*Prompt*
All material below is to be reproduced exactly.

::::::::::

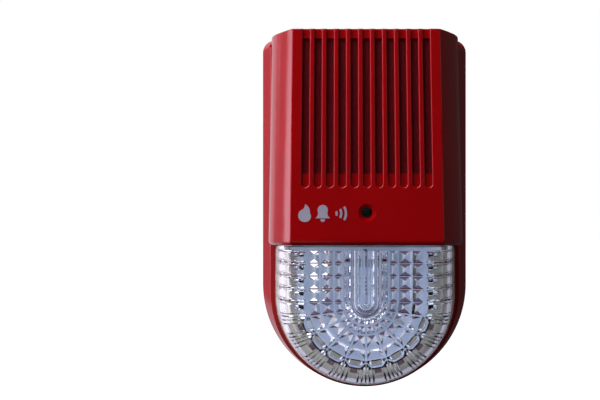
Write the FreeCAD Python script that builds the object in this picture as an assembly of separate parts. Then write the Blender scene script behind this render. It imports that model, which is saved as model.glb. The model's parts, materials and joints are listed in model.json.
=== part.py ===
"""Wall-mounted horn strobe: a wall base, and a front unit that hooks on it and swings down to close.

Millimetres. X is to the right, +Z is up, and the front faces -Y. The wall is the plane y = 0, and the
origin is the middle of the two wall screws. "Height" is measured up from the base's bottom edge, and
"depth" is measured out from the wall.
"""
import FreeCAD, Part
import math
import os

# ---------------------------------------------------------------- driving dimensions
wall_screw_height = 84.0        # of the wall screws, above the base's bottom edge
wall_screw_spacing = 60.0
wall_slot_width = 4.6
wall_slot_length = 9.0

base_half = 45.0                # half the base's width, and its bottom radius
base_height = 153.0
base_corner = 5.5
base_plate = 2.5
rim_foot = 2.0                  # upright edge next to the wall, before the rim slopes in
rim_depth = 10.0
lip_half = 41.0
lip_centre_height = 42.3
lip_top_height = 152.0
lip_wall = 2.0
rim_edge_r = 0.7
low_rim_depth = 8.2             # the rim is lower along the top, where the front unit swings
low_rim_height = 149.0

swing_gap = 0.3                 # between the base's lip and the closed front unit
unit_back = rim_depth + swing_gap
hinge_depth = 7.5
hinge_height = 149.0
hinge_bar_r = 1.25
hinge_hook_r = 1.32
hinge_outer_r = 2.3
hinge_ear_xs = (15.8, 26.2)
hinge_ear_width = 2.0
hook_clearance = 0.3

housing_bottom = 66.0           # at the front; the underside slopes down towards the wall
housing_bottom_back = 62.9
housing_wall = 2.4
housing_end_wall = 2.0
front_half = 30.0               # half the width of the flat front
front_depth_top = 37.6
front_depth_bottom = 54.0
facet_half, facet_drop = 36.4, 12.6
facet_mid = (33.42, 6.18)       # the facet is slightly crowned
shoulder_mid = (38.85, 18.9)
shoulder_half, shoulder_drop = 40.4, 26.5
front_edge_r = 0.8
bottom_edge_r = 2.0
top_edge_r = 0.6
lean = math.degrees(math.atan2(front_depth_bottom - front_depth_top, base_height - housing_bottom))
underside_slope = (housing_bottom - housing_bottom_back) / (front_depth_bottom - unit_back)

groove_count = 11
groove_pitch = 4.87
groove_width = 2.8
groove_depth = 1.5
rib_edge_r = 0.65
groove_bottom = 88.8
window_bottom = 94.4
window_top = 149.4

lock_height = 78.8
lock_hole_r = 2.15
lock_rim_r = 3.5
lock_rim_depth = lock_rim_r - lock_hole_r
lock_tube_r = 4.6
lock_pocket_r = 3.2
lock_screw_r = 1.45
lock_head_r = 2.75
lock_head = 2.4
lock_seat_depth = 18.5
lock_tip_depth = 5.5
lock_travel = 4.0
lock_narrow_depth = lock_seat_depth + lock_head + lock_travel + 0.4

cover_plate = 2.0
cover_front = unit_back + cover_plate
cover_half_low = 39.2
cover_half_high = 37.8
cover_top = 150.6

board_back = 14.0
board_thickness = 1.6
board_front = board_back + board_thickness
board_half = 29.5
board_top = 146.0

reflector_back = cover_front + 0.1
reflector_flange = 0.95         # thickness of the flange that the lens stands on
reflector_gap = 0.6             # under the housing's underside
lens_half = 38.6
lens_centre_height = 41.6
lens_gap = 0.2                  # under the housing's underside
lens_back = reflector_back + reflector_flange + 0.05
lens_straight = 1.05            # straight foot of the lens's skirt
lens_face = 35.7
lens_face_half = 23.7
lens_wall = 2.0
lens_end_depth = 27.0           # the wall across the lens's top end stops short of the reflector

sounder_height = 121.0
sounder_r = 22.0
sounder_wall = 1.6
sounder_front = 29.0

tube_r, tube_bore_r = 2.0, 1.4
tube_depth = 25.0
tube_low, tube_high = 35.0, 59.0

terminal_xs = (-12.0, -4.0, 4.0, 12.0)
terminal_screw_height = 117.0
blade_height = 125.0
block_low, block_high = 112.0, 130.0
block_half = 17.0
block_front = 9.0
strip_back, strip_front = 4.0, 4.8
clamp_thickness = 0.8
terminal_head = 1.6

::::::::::

*Result below*
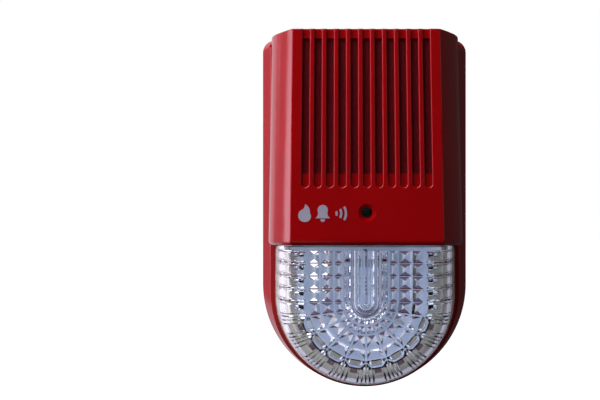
Write the FreeCAD Python script that builds the object in this picture as an assembly of separate parts. Then write the Blender scene script behind this render. It imports that model, which is saved as model.glb. The model's parts, materials and joints are listed in model.json.
=== part.py ===
"""Wall-mounted horn strobe: a wall base, and a front unit that hooks on it and swings down to close.

Millimetres. X is to the right, +Z is up, and the front faces -Y. The wall is the plane y = 0, and the
origin is the middle of the two wall screws. "Height" is measured up from the base's bottom edge, and
"depth" is measured out from the wall.
"""
import FreeCAD, Part
import math
import os

# ---------------------------------------------------------------- driving dimensions
wall_screw_height = 84.0        # of the wall screws, above the base's bottom edge
wall_screw_spacing = 60.0
wall_slot_width = 4.6
wall_slot_length = 9.0

base_half = 45.0                # half the base's width, and its bottom radius
base_height = 153.0
base_corner = 5.5
base_plate = 2.5
rim_foot = 2.0                  # upright edge next to the wall, before the rim slopes in
rim_depth = 10.0
lip_half = 41.0
lip_centre_height = 42.3
lip_top_height = 152.0
lip_wall = 2.0
rim_edge_r = 0.7
low_rim_depth = 8.2             # the rim is lower along the top, where the front unit swings
low_rim_height = 149.0

swing_gap = 0.3                 # between the base's lip and the closed front unit
unit_back = rim_depth + swing_gap
hinge_depth = 7.5
hinge_height = 149.0
hinge_bar_r = 1.25
hinge_hook_r = 1.32
hinge_outer_r = 2.3
hinge_ear_xs = (15.8, 26.2)
hinge_ear_width = 2.0
hook_clearance = 0.3

housing_bottom = 66.0           # at the front; the underside slopes down towards the wall
housing_bottom_back = 62.9
housing_wall = 2.4
housing_end_wall = 2.0
front_half = 30.0               # half the width of the flat front
front_depth_top = 37.6
front_depth_bottom = 54.0
facet_half, facet_drop = 36.4, 12.6
facet_mid = (33.42, 6.18)       # the facet is slightly crowned
shoulder_mid = (38.85, 18.9)
shoulder_half, shoulder_drop = 40.4, 26.5
front_edge_r = 0.8
bottom_edge_r = 2.0
top_edge_r = 0.6
lean = math.degrees(math.atan2(front_depth_bottom - front_depth_top, base_height - housing_bottom))
underside_slope = (housing_bottom - housing_bottom_back) / (front_depth_bottom - unit_back)

groove_count = 11
groove_pitch = 4.87
groove_width = 2.8
groove_depth = 1.5
rib_edge_r = 0.65
groove_bottom = 88.8
window_bottom = 94.4
window_top = 149.4

lock_height = 78.8
lock_hole_r = 2.15
lock_rim_r = 3.5
lock_rim_depth = lock_rim_r - lock_hole_r
lock_tube_r = 4.6
lock_pocket_r = 3.2
lock_screw_r = 1.45
lock_head_r = 2.75
lock_head = 2.4
lock_seat_depth = 18.5
lock_tip_depth = 5.5
lock_travel = 4.0
lock_narrow_depth = lock_seat_depth + lock_head + lock_travel + 0.4

cover_plate = 2.0
cover_front = unit_back + cover_plate
cover_half_low = 39.2
cover_half_high = 37.8
cover_top = 150.6

board_back = 14.0
board_thickness = 1.6
board_front = board_back + board_thickness
board_half = 29.5
board_top = 146.0

reflector_back = cover_front + 0.1
reflector_flange = 0.95         # thickness of the flange that the lens stands on
reflector_gap = 0.6             # under the housing's underside
lens_half = 38.6
lens_centre_height = 41.6
lens_gap = 0.2                  # under the housing's underside
lens_back = reflector_back + reflector_flange + 0.05
lens_straight = 1.05            # straight foot of the lens's skirt
lens_face = 35.7
lens_face_half = 23.7
lens_wall = 2.0
lens_end_depth = 27.0           # the wall across the lens's top end stops short of the reflector

sounder_height = 121.0
sounder_r = 22.0
sounder_wall = 1.6
sounder_front = 29.0

tube_r, tube_bore_r = 2.0, 1.4
tube_depth = 25.0
tube_low, tube_high = 35.0, 59.0

terminal_xs = (-12.0, -4.0, 4.0, 12.0)
terminal_screw_height = 117.0
blade_height = 125.0
block_low, block_high = 112.0, 130.0
block_half = 17.0
block_front = 9.0
strip_back, strip_front = 4.0, 4.8
clamp_thickness = 0.8
terminal_head = 1.6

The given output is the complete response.